La canzonetta kitsch e decodificata, la musica classica contemporanea, l'elettronica e la musica orientale sperimentate con il teatro off hanno contrassegnato le tappe del suo cammino musicale, ogni genere vissuto intensamente e con grande coerenza. Sul palcoscenico e sul suo viso slavato e distante corrono per mille mimiche le presenze indistruttibili dei suoi giudizi, delle sue glabre assenze di battute e di guizzi quotidiani.
La collaborazione con Giusto Pio è l'unica sua stabile intesa musicale e di lavoro. «...L'ho conosciuto come mio insegnante di violino. Poi ho cominciato a proporgli collaborazioni quasi per scherzo. Erano i tempi di Juke-box: facevo concerti d'avanguardia e ad eseguire mie composizioni chiamavo appunto Giusto Pio, Maria Alide Salvetti e Antonio Ballista. Finché una domenica, quasi per caso, gli ho proposto di seguirmi in un mio progetto di musica leggera... Ma non tutte le esperienze con colleghi sono così positive. Di recente in RAI ho tentato anche un'esperienza con la grande orchestra; ma non puoi immaginare quanti professionisti sono privi di qualsiasi interesse o amore per la loro professione».
Era il periodo della musica come fine e non come punto di partenza come la intende lui stesso ora.
Frequentazioni dell'animo e del vissuto suoi testi stanno addivenendo ad una posizione di maggior credito. Ma il successo quasi casuale che ha contrassegnato il suo ultimo LP (La voce del padrone ha venduto fino ad oggi 100.000 copie) non ha tolto nulla alla ricerca sempre presente e costante di Battiato.

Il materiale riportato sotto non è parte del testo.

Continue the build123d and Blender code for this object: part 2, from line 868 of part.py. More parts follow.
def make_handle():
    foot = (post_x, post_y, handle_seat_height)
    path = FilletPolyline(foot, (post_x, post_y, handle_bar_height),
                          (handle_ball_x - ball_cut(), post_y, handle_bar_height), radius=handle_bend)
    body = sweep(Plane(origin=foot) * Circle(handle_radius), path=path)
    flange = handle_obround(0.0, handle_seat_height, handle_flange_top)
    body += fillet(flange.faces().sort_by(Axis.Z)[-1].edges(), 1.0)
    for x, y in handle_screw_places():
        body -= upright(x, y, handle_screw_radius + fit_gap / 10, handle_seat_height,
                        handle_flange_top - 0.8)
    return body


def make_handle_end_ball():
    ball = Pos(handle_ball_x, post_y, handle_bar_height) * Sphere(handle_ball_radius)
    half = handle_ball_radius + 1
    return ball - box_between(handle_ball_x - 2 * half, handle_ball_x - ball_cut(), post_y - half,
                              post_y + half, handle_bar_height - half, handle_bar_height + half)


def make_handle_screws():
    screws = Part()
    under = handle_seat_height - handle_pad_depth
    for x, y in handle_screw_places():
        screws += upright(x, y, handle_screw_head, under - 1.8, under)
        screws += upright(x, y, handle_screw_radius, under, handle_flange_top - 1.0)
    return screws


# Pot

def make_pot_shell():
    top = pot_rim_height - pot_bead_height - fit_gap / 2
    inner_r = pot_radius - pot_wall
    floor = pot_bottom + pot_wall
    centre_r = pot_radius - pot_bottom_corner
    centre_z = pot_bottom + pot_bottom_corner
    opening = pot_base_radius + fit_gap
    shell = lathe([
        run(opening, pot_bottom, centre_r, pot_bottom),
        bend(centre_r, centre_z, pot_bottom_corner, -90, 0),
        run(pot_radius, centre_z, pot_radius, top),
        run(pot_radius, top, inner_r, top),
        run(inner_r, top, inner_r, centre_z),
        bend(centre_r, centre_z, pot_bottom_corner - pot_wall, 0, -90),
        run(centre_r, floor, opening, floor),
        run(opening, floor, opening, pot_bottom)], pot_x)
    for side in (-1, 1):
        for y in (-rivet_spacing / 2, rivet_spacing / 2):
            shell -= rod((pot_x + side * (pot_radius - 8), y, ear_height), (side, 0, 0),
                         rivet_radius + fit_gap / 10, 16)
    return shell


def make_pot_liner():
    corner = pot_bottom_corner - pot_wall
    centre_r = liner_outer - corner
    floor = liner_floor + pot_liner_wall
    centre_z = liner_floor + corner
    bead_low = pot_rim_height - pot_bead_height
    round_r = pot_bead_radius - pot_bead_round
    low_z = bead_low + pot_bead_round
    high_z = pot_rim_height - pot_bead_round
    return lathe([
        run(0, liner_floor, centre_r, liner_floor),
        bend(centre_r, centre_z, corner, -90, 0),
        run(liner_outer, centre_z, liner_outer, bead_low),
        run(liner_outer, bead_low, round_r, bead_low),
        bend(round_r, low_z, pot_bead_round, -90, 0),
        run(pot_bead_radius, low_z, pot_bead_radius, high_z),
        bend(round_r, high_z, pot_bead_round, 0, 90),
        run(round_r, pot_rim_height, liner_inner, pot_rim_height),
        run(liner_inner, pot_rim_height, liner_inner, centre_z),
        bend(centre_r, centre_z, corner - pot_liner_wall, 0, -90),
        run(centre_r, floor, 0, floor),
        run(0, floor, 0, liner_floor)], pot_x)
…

Sin dal 1977 la coltivazione e la mescita di suggestioni mitiche non ha dissolto il musicista dalla ricerca teorica e dallo studio della voce e del suono. La teoria sperimentale non elitaria ed ammaliata di un Cage o di uno Stockhausen hanno avuto in lui la praticità e la fattualità del referente. Così come ha tentato una risoluzione di vita nell'esoterismo e nell'appagamento del mito dei suoi “vicini” primordiali spiriti, così il pubblico ha ricercato il transfert nel rapporto del mito o se vogliamo della favola, della capacità cioè di affascinare con la fabula e con ciò che la favola ha dietro la riflessione ed il cogito: «...È una scelta istintiva. Ma penso che sia motivata dalla mia grande fiducia nella forza del mito. Pensa al fascino che esercita la fiaba sui bambini, in tutti i tempi. Ecco io non credo che sia necessario che il pubblico abbia letto Guenon per capire la mia canzone. È sufficiente che si risvegli quel senso di allarme, che è poi la disponibilità di ciascuno di noi al mito».

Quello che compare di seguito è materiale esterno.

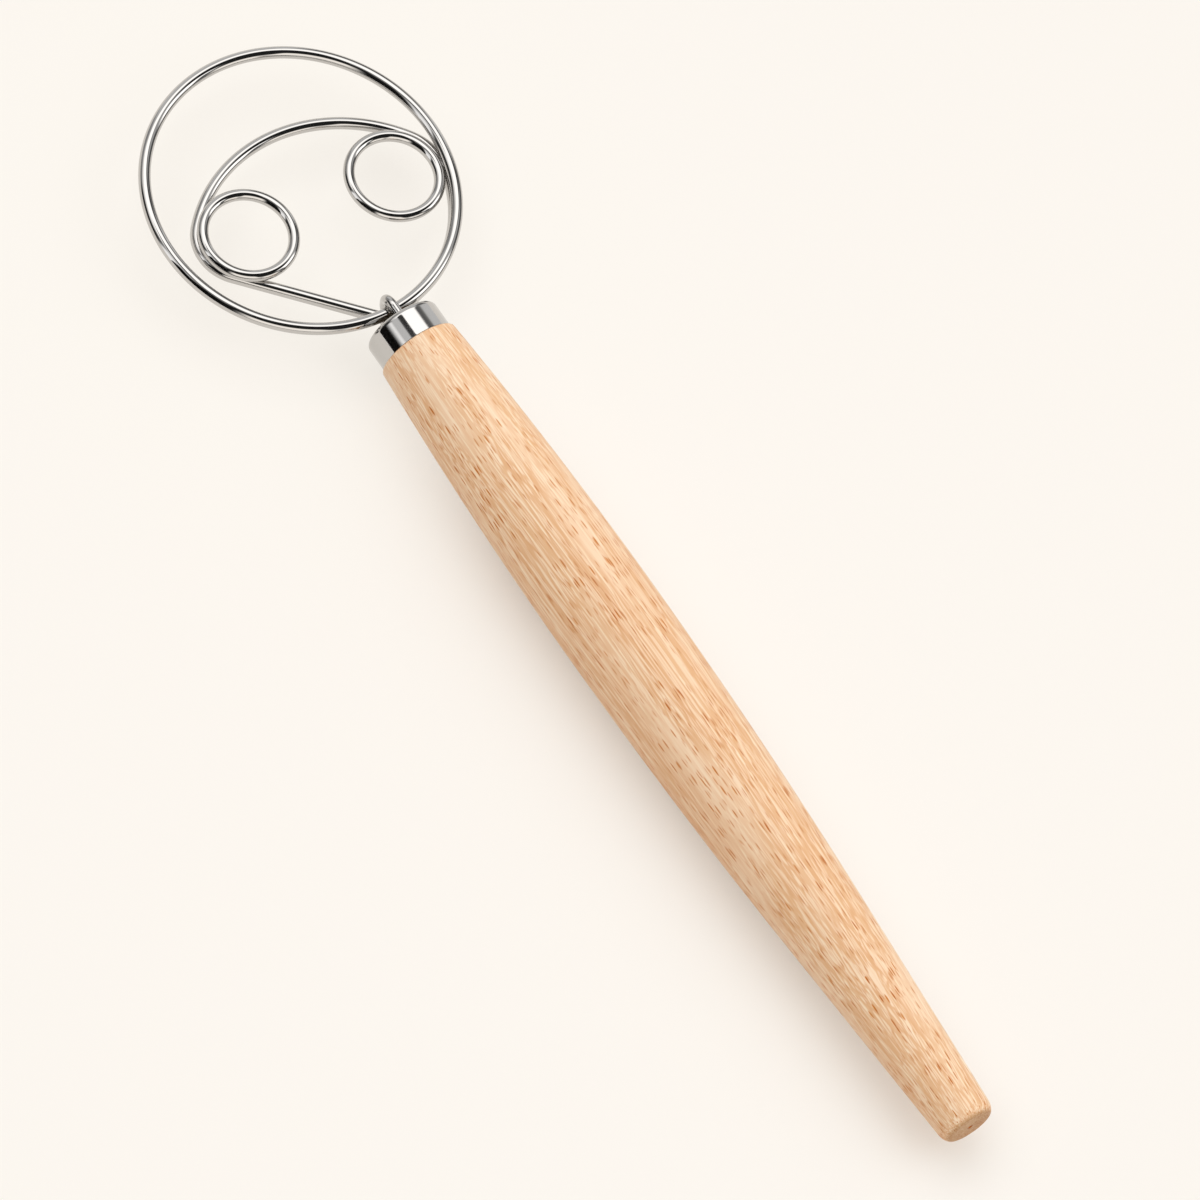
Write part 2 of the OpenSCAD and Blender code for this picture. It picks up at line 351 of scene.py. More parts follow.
@dataclass
class CentreLine:
    """Centre line of a bent wire in a plane, drawn as straight runs and arcs that flow together.

    Attributes:
        step: Longest distance between points along it.
        turn_step: Longest distance between points on an arc, against the arc's radius.
        least_steps: Fewest points on an arc.
        parts: Points and directions drawn so far, one (n, 4) array for each run or arc.
    """

    step: float = 0.7
    turn_step: float = 0.12
    least_steps: int = 6
    parts: list[np.ndarray] = field(default_factory=list)

    def run(self, start: np.ndarray, end: np.ndarray) -> None:
        """Adds a straight run.

        Args:
            start: Its first point.
            end: Point that it stops short of.
        """
        length = float(np.linalg.norm(end - start))
        steps = max(2, math.ceil(length / self.step))
        t = np.linspace(0, 1, steps, endpoint=False)[:, None]
        heading = np.broadcast_to((end - start) / length, (len(t), 2))
        self.parts.append(np.hstack([start + (end - start) * t, heading]))

    def arc(self, centre: np.ndarray, radius: float, start: float, end: float) -> None:
        """Adds an arc from one angle to another round its centre.

        The points are centre + radius (cos a, sin a), and the direction is (-sin a, cos a), or
        the opposite where the arc goes clockwise.

        Args:
            centre: Centre of the arc.
            radius: Its radius.
            start: Angle where it begins.
            end: Angle where it stops. Below the start, the arc goes clockwise.
        """
        length = math.radians(abs(end - start)) * radius
        steps = max(self.least_steps, math.ceil(length / min(self.step, radius * self.turn_step)))
        a = np.radians(np.linspace(start, end, steps, endpoint=False))
        way = 1 if end > start else -1
        points = centre + radius * np.stack([np.cos(a), np.sin(a)], axis=1)
        self.parts.append(np.hstack([points, way * np.stack([-np.sin(a), np.cos(a)], axis=1)]))

    def finish(self, end: np.ndarray) -> np.ndarray:
        """Gives the whole line, ended at a point in the direction of its last run."""
        last = np.hstack([end, self.parts[-1][-1, 2:]])
        return np.vstack([*self.parts, last])


@dataclass(frozen=True)
class Wire:
    """Round wire that follows a centre line.

    Attributes:
        line: Points and directions of the centre line in its plane, as (n, 4).
        radius: Radius of the wire.
        height: Distance of the plane from the handle's axis.
        turn: Turn of the plane about the handle's axis.
        closed: Whether the line's end passes into its start.
        sides: Points round the wire.
    """

    line: np.ndarray
    radius: float
    height: float = 0.0
    turn: float = 0.0
    closed: bool = False
    sides: int = 40

    def shell(self) -> Shell:
        """Sweeps the wire's circle along its centre line.

        The plane has the axes u = x, v and the normal n. At a point P with the direction T, the
        side is S = T turned by -90 degrees in the plane, and the ring is P + radius (S cos b +
        n sin b) for equal steps of b. The strand coordinates are the distance along the line
        and the two parts of the ring's offset.

        Returns:
            The swept shell.
        """
        turn = math.radians(self.turn)
        u = np.array([1.0, 0.0, 0.0])
        v = np.array([0.0, math.cos(turn), math.sin(turn)])
        n = np.cross(u, v)
        centre = self.line[:, :1] * u + self.line[:, 1:2] * v + self.height * n
        side = self.line[:, 3:4] * u - self.line[:, 2:3] * v
        b = np.linspace(0, 2 * np.pi, self.sides, endpoint=False)
        cos, sin = (self.radius * f(b)[None, :, None] for f in (np.cos, np.sin))
        rings = centre[:, None, :] + cos * side[:, None, :] + sin * n
        steps = np.linalg.norm(np.diff(self.line[:, :2], axis=0), axis=1)
        along = np.concatenate([[0], np.cumsum(steps)])
        strand = np.empty_like(rings)
        strand[..., 0] = along[:, None]
        strand[..., 1] = cos[..., 0]
        strand[..., 2] = sin[..., 0]
        ends = None if self.closed else (centre[:1], centre[-1:])
        return Shell(rings, ends, strand)


def circle_line(centre: np.ndarray, radius: float, start: float, points: int) -> np.ndarray:
    """Centre line of a closed ring.

    Args:
        centre: Centre of the ring.
        radius: Radius to the wire's centre line.
        start: Angle where its first point lies.
        points: Number of points.

    Returns:
        Points centre + radius (cos a, sin a) and directions (-sin a, cos a), as (points, 4).
    """
    a = math.radians(start) + np.linspace(0, 2 * np.pi, points, endpoint=False)
    cos, sin = np.cos(a)[:, None], np.sin(a)[:, None]
    return np.hstack([centre + radius * np.hstack([cos, sin]), -sin, cos])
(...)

Infatti non ha scelto, e non ne ha avuto bisogno, di tradursi o di semplicizzarsi per farsi ascoltare all'estero poiché la semplicità di farsi capire è in sé nel testo musica del dualismo di mito ed evocazione sonora.
Oltre alla ricerca ed alla collaborazione con musicisti di talento come Giusto Pio, la soprano Maria Alide Salvetti e Antonio Ballista, è esistita per lui la collaborazione con Milva o Alice o Junie, con quel mondo della canzone cioè che gli è ritornato tra le mani quando si è accorto che «...il rigore, la purezza o il rifiuto di ogni mediazione è un miraggio, non esiste. E non ha senso essere vittima di una ideologia dello sperimentatore, costruita chissà da chi».